§ **STATED GOAL**: Extract, word for word, every line from the one containing "obj.matrix_parent_inverse = Matrix.Identity(4)" through the one containing "before = set(bpy.data.objects)", with both end lines kept.

§ **DATASET SECTION**:

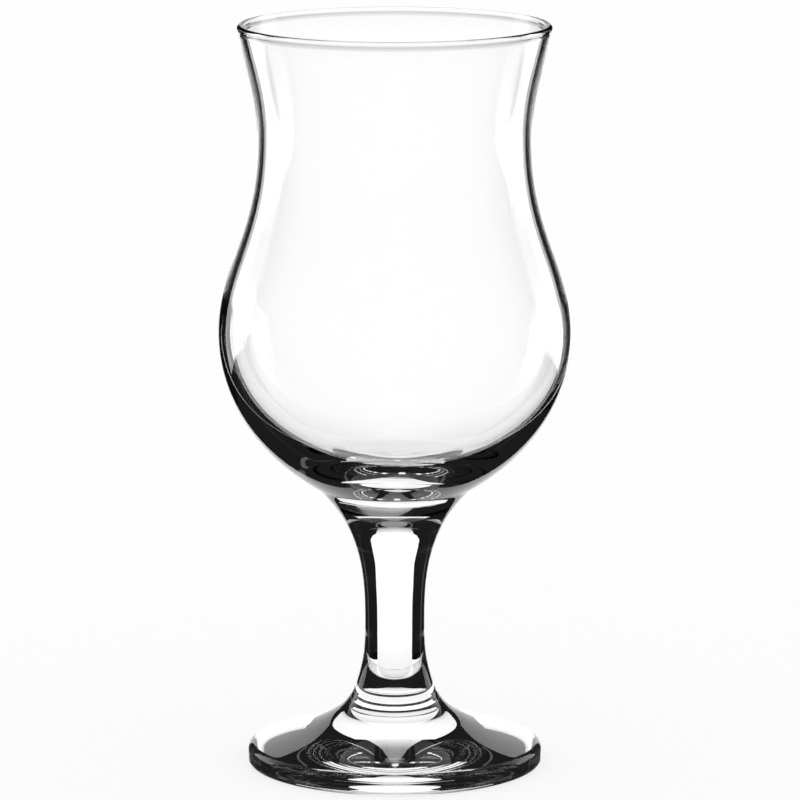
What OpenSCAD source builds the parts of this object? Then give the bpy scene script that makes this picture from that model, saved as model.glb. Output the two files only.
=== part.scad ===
// Hurricane glass in clear soda-lime glass: a blown bowl, a pressed stem and a pressed foot.
// The three gathers are fused hot, so each one ends in a flat disc where it meets the next.
// Millimetres, +Z up, origin on the table under the centre of the foot.
// Every piece is turned about the Z axis from one side profile.

/* [Bowl] */
// Height of the bowl from its fused joint with the stem up to the lip
bowl_h = 117.5; // [108:0.5:130]
// Outer diameter of the belly, at its widest
belly_d = 82.4; // [74:0.1:90]
// Height of the widest place above the fused joint
belly_z = 45.5; // [40:0.1:54]
// Outer diameter of the waist above the belly, at its narrowest
waist_d = 63.9; // [56:0.1:72]
// Height of the waist above the fused joint
waist_z = 90.7; // [82:0.1:98]
// Outer diameter of the collar, where the round bottom turns down into the stem's flare
collar_d = 36.8; // [33:0.1:41]
// Height of the collar above the fused joint
collar_z = 8.7; // [8:0.1:9.5]
// Outward lean of the side at the collar, in degrees
collar_lean = 59.2; // [54:0.2:63]
// Outer diameter of the lip, over its bead
rim_d = 73; // [66:0.1:80]
// Outward lean of the wall just below the lip, in degrees
rim_lean = 10; // [4:0.5:18]

/* [Bowl wall] */
// Thickness of the wall at the belly
belly_wall = 1.9; // [1.2:0.05:3.2]
// Height above the fused joint at which the inside is widest
inner_belly_z = 45.6; // [40:0.1:54]
// Thickness of the wall at the waist
waist_wall = 1.85; // [1.2:0.05:2.8]
// Thickness of the wall just below the lip
rim_wall = 1.6; // [1:0.05:1.7]
// Diameter of the fire-polished bead along the lip
bead_d = 1.8; // [1.75:0.05:2.4]
// Solid glass between the fused joint and the lowest point of the inside
sole_t = 10.1; // [9.5:0.1:14]

/* [Stem] */
// Length of the stem between its two fused joints
stem_h = 37.2; // [30:0.1:60]
// Diameter of the stem at its slimmest
stem_d = 14.1; // [11:0.1:16]
// Height of the slimmest place above the lower fused joint
stem_waist_z = 13.1; // [10:0.1:20]
// Diameter of the fused joint between stem and bowl
neck_d = 22.9; // [19:0.1:27]
// Outward lean of the side at the fused joint between stem and bowl, in degrees
neck_lean = 27; // [14:0.2:30]

/* [Foot] */
// Height of the foot from the table up to its fused joint with the stem
foot_h = 20.3; // [16:0.1:26]
// Diameter of the foot
foot_d = 69.3; // [60:0.1:80]
// Diameter of the fused joint between foot and stem
root_d = 17.4; // [16.5:0.1:22]
// Inward lean of the side at the fused joint between foot and stem, in degrees
root_lean = 16.2; // [8:0.2:24]
// Slope of the foot's top where it leaves the edge, in degrees
top_slope = 18.2; // [8:0.2:22]
// Radius of the upper rounding of the edge
edge_top_r = 2.1; // [1.5:0.1:3.5]
// Radius of the lower rounding of the edge
edge_low_r = 1.4; // [0.6:0.1:2]
// Height of the upright band of the edge, between its two roundings
edge_band_h = 1.8; // [0.5:0.1:3]
// Width of the flat ring that stands on the table
ring_w = 2.1; // [1.5:0.1:6]
// Depth of the shallow dish under the foot
dish_h = 1.4; // [0.6:0.1:2]

/* [Hidden] */
$fn = 96;

// Straight runs that stand for each curve, and for each rounding
curve_steps = 16;
arc_steps = 12;

// How far a curve keeps the direction it starts and ends with, as shares of its rise or run
neck_up_share = 0.45;
collar_low_share = 0.133;
collar_up_share = 0.477;
belly_low_share = 0.395;
belly_high_share = 0.34;
waist_low_share = 0.48;
waist_high_share = 0.38;
lip_share = 0.34;
heel_share = 0.355;
inner_belly_share = 0.705;
root_up_share = 0.403;
stem_low_share = 0.418;
stem_high_share = 0.366;
neck_low_share = 0.335;
foot_out_share = 0.634;
foot_in_share = 0.609;
dish_share = 0.619;
dish_rim_share = 0.118;
dish_rim_lift_share = 0.723;

root_z = foot_h;
neck_z = root_z + stem_h;
lip_z = neck_z + bowl_h;

// Directions, as [outward, upward], in which the sides climb at the joints, collar and lip
neck_way = [tan(neck_lean), 1];
collar_way = [sin(collar_lean), cos(collar_lean)];
root_way = [-tan(root_lean), 1];
lip_way = [sin(rim_lean), cos(rim_lean)];
top_way = [-1, tan(top_slope)];

// Points of the profile, as [radius, height]
neck = [neck_d / 2, neck_z];
collar = [collar_d / 2, neck_z + collar_z];
belly = [belly_d / 2, neck_z + belly_z];
waist = [waist_d / 2, neck_z + waist_z];
inner_belly = [belly[0] - belly_wall, neck_z + inner_belly_z];
inner_waist = [waist[0] - waist_wall, waist[1]];
sole = [0, neck_z + sole_t];
stem_waist = [stem_d / 2, root_z + stem_waist_z];
root = [root_d / 2, root_z];

// The bead is centred on the wall's middle, so it stands proud of both faces alike
bead_r = bead_d / 2;
bead = [rim_d / 2 - bead_r, lip_z - bead_r];
bead_turn = acos(rim_wall / bead_d);

edge_top = [foot_d / 2 - edge_top_r, edge_low_r + edge_band_h];
edge_low = [foot_d / 2 - edge_low_r, edge_low_r];
dish_r = edge_low[0] - ring_w;

function curve_point(a, b, c, d, t) =
    a * pow(1 - t, 3) + 3 * b * t * pow(1 - t, 2) + 3 * c * t * t * (1 - t) + d * pow(t, 3);

// Points from a to d that leave a towards b and reach d from c; the end d itself is left out
function curve(a, b, c, d) =
    [for (i = [0 : curve_steps - 1]) curve_point(a, b, c, d, i / curve_steps)];

// Points round a centre, both ends included
function arc(centre, radius, from, to) =
    [for (i = [0 : arc_steps])
        let (turn = from + (to - from) * i / arc_steps)
        centre + radius * [cos(turn), sin(turn)]];

// Outer side of the bowl, from the fused joint up to the bead
function bowl_outside(lip_edge) = concat(
    let (rise = collar[1] - neck[1])
    curve(neck, neck + neck_up_share * rise * neck_way,
          collar - collar_low_share * rise * collar_way, collar),
    let (rise = belly[1] - collar[1])
    curve(collar, collar + collar_up_share * rise * collar_way,
          belly - [0, belly_low_share * rise], belly),
    let (rise = waist[1] - belly[1])
    curve(belly, belly + [0, belly_high_share * rise], waist - [0, waist_low_share * rise], waist),
    let (rise = lip_edge[1] - waist[1])
    curve(waist, waist + [0, waist_high_share * rise], lip_edge - lip_share * rise * lip_way, lip_edge)
);

// Inner side of the bowl, from the bead down to the middle of its floor
function bowl_inside(lip_edge) = concat(
    let (drop = lip_edge[1] - inner_waist[1])
    curve(lip_edge, lip_edge - lip_share * drop * lip_way,
          inner_waist + [0, waist_high_share * drop], inner_waist),
    let (drop = inner_waist[1] - inner_belly[1])
    curve(inner_waist, inner_waist - [0, waist_low_share * drop],
          inner_belly + [0, belly_high_share * drop], inner_belly),
    let (drop = inner_belly[1] - sole[1])
    curve(inner_belly, inner_belly - [0, inner_belly_share * drop],
          sole + [heel_share * inner_belly[0], 0], sole)
);

module bowl() {
    rim = arc(bead, bead_r, -rim_lean - bead_turn, 180 - rim_lean + bead_turn);
    color("white", 0.3)
        rotate_extrude()
            polygon(concat(
                [[0, neck_z]],
                bowl_outside(rim[0]),
                rim,
                bowl_inside(rim[arc_steps]),
                [sole]
            ));
}

module stem() {
    low_rise = stem_waist[1] - root[1];
    high_rise = neck[1] - stem_waist[1];
    color("white", 0.3)
        rotate_extrude()
            polygon(concat(
                [[0, root_z]],
                curve(root, root + root_up_share * low_rise * root_way,
                      stem_waist - [0, stem_low_share * low_rise], stem_waist),
                curve(stem_waist, stem_waist + [0, stem_high_share * high_rise],
                      neck - neck_low_share * high_rise * neck_way, neck),
                [neck, [0, neck_z]]
            ));
}

module foot() {
    edge = arc(edge_top, edge_top_r, 0, 90 - top_slope);
    shoulder = edge[arc_steps];
    run = shoulder[0] - root[0];
    rise = root[1] - shoulder[1];
    color("white", 0.3)
        rotate_extrude()
            polygon(concat(
                curve([0, dish_h], [dish_share * dish_r, dish_h],
                      [(1 - dish_rim_share) * dish_r, dish_rim_lift_share * dish_h], [dish_r, 0]),
                [[dish_r, 0]],
                arc(edge_low, edge_low_r, -90, 0),
                edge,
                curve(shoulder, shoulder + foot_out_share * run * top_way,
                      root - foot_in_share * rise * root_way, root),
                [root, [0, root_z]]
            ));
}

bowl();
stem();
foot();
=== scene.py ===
"""Looks of a clear hurricane glass: a blown bowl, a pressed stem and a pressed foot, fused hot.

Each gather is drawn as half a side profile in the XZ plane and spun about the Z axis.
Sizes are in millimetres in the classes and in metres once they are a mesh.
"""

import logging
import math
from dataclasses import dataclass, field
from enum import Enum

import bpy
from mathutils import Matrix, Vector
from mathutils.geometry import interpolate_bezier


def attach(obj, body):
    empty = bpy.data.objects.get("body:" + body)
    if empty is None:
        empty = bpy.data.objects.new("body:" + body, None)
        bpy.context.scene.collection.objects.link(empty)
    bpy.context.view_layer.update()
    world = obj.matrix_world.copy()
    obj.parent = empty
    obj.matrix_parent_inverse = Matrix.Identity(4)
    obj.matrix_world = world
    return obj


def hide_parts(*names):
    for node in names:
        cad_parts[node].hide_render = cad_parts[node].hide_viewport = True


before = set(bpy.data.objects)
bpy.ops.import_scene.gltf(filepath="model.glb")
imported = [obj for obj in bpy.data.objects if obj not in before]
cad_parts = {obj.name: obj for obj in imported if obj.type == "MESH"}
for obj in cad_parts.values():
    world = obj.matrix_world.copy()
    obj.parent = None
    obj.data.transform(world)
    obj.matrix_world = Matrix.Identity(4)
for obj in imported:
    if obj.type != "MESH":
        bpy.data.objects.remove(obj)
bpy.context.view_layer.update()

MM = 0.001
UM = 0.000001
FULL_TURN = 2 * math.pi
# Facets round the axis: the belly's silhouette is then off a true circle by 4 micrometres
FACETS = 240
# Rings closer than this are one ring; the finest real spacing, by a pole, is ten times as wide
MERGE_GAP = 2 * UM
# Sides meet a flat fused seam at 64 degrees or more, and everything else is rounder than this
SEAM_CREASE = math.radians(50)
# Slot of the seam's material on a gather, after the glass's own
SEAM_SLOT = 1
# Faces of glass that light passes on its way through one wall or a solid gather, and through both
# walls of the bowl. A count is a whole number, so a test for it allows half a step
ONE_WALL = 2
BOTH_WALLS = 4
HALF_STEP = 0.5
# Bounces that solid glass needs before its light gets out, and fused seams and cards on the way
MOST_BOUNCES = 32
MOST_CLEAR_FACES = 64

log = logging.getLogger("hurricane_glass")


def linear(hex_colour: str) -> tuple[float, float, float, float]:
    """Turn an sRGB hex colour into linear light.

    Args:
        hex_colour: Colour as "#rrggbb".

    Returns:
        Red, green, blue and an alpha of 1.
    """
    parts = [int(hex_colour[i:i + 2], 16) / 255 for i in (1, 3, 5)]
    light = [p / 12.92 if p <= 0.04045 else ((p + 0.055) / 1.055) ** 2.4 for p in parts]
    return (*light, 1.0)


def add_node(tree: bpy.types.NodeTree, kind: str, settings: dict | None = None,
             inputs: dict | None = None) -> bpy.types.Node:
    """Add one node with its settings, and fill or link its inputs.

    Args:
        tree: Node tree that gets the node.
        kind: Blender's name of the node type.
        settings: Properties of the node, by name.
        inputs: Input sockets by name or index, each with a value or the output that feeds it.

    Returns:
        The new node.
    """
    node = tree.nodes.new(kind)
    for name, value in (settings or {}).items():
        setattr(node, name, value)
    for key, value in (inputs or {}).items():
        if isinstance(value, bpy.types.NodeSocket):
            tree.links.new(value, node.inputs[key])
        else:
            node.inputs[key].default_value = value
    return node


def point(radius: float, height: float) -> Vector:
    """Point of a side profile, given and kept in millimetres."""
    return Vector((radius, 0, height))


def lean(degrees: float) -> Vector:
    """Direction that climbs and leans outwards by this angle, of length 1."""
    return point(math.sin(math.radians(degrees)), math.cos(math.radians(degrees)))


def slope(degrees: float) -> Vector:
    """Direction that climbs by 1 and leans outwards by this angle."""
    return point(math.tan(math.radians(degrees)), 1)


def bend(start: Vector, leaves: Vector, arrives: Vector, end: Vector, steps: int) -> list[Vector]:
    """Smooth stretch of a profile.

    Args:
        start: First point.
        leaves: Point that the curve heads for as it leaves the start.
        arrives: Point that the curve comes from as it reaches the end.
        end: Last point.
        steps: Number of straight runs.

    Returns:
        The points without the end, which the next stretch begins with.
    """
    return interpolate_bezier(start, leaves, arrives, end, steps + 1)[:-1]


def rounding(centre: Vector, radius: float, first: float, last: float, steps: int) -> list[Vector]:
    """Arc of a profile, both ends included.

    Args:
        centre: Middle of the arc.
        radius: Its radius in millimetres.
        first: Angle of its first point in degrees, 0 pointing outwards and 90 up.
        last: Angle of its last point.
        steps: Number of straight runs.

    Returns:
        The points from the first angle to the last.
    """
    angles = [math.radians(first + (last - first) * i / steps) for i in range(steps + 1)]
    return [centre + radius * point(math.cos(a), math.sin(a)) for a in angles]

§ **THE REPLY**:
    obj.matrix_parent_inverse = Matrix.Identity(4)
    obj.matrix_world = world
    return obj


def hide_parts(*names):
    for node in names:
        cad_parts[node].hide_render = cad_parts[node].hide_viewport = True


before = set(bpy.data.objects)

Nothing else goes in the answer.